EXERCISE AIM: Please give back word for word the lines below, from the first one through the one with "principled material under".

■ ■ ■ ■ ■

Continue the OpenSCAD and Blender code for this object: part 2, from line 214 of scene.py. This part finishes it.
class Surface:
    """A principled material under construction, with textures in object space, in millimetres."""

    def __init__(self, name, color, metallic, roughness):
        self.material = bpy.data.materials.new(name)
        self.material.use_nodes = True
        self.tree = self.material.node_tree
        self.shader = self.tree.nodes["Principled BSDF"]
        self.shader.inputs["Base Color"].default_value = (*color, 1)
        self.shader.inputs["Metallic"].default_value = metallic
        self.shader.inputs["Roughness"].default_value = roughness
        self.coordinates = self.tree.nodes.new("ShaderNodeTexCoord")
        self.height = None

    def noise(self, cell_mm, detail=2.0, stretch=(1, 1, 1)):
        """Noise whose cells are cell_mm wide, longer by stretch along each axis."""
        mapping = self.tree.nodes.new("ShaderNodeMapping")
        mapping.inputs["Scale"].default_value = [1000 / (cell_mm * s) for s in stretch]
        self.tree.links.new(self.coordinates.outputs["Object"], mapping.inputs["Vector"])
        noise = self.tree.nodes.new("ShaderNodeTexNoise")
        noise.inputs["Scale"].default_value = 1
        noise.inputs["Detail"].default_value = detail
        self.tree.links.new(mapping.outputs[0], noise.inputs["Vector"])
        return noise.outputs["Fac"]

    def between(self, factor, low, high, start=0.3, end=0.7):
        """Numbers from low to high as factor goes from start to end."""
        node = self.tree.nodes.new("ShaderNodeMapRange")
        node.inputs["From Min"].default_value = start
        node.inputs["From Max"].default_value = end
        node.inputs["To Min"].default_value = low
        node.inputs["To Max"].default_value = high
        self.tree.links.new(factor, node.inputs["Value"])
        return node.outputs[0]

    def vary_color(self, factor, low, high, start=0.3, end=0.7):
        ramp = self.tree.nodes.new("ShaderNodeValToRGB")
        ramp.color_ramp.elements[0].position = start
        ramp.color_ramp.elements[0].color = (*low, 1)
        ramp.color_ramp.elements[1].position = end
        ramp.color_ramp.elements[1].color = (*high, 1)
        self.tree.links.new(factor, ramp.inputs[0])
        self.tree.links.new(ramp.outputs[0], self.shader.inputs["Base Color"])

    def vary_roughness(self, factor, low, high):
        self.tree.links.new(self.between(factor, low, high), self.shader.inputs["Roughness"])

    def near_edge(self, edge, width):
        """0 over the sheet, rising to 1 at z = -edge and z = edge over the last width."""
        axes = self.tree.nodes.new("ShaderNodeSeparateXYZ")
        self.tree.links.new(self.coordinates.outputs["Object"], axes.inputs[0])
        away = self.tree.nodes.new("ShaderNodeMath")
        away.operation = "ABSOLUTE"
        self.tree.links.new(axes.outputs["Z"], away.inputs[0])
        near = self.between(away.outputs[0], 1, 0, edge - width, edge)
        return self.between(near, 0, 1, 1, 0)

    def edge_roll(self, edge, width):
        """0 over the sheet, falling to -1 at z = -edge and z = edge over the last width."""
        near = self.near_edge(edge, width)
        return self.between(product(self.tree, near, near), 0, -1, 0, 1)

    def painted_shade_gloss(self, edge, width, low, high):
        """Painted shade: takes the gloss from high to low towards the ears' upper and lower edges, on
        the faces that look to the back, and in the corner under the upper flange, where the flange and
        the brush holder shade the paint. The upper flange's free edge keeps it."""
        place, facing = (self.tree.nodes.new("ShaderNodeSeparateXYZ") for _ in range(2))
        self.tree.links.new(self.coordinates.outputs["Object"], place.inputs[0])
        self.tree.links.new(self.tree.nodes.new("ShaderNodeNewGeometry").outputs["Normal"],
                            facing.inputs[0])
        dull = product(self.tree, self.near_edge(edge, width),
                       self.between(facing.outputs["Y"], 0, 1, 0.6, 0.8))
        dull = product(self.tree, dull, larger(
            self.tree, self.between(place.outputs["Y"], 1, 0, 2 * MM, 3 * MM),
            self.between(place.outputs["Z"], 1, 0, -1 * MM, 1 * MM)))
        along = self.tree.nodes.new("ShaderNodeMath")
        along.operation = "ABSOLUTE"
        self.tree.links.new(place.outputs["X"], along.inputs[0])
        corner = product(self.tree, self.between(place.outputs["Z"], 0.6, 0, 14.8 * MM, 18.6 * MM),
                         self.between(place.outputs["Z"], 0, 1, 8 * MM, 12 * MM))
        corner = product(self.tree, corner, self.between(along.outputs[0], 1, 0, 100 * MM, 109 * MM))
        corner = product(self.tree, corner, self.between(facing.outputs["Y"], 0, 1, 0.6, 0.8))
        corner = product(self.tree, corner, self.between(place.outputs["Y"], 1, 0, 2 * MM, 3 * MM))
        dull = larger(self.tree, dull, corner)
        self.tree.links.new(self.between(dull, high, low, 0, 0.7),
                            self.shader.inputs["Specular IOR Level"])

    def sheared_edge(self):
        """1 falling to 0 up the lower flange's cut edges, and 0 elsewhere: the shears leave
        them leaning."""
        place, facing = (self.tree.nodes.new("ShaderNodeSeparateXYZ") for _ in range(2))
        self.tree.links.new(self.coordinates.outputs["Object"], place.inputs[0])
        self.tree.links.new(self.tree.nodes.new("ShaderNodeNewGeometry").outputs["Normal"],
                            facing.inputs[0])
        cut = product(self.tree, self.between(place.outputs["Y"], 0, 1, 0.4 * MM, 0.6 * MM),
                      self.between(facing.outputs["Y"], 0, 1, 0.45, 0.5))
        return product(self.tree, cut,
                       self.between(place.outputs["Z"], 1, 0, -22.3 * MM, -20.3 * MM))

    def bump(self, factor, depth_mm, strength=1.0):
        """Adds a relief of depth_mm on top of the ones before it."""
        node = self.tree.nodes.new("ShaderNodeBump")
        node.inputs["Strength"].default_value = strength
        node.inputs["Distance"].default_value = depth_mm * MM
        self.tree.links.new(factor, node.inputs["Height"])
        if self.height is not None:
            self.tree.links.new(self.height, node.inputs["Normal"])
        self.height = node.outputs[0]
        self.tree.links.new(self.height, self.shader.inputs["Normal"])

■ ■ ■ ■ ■

TASK ANSWER:
Continue the OpenSCAD and Blender code for this object: part 2, from line 214 of scene.py. This part finishes it.
class Surface:
    """A principled material under construction, with textures in object space, in millimetres."""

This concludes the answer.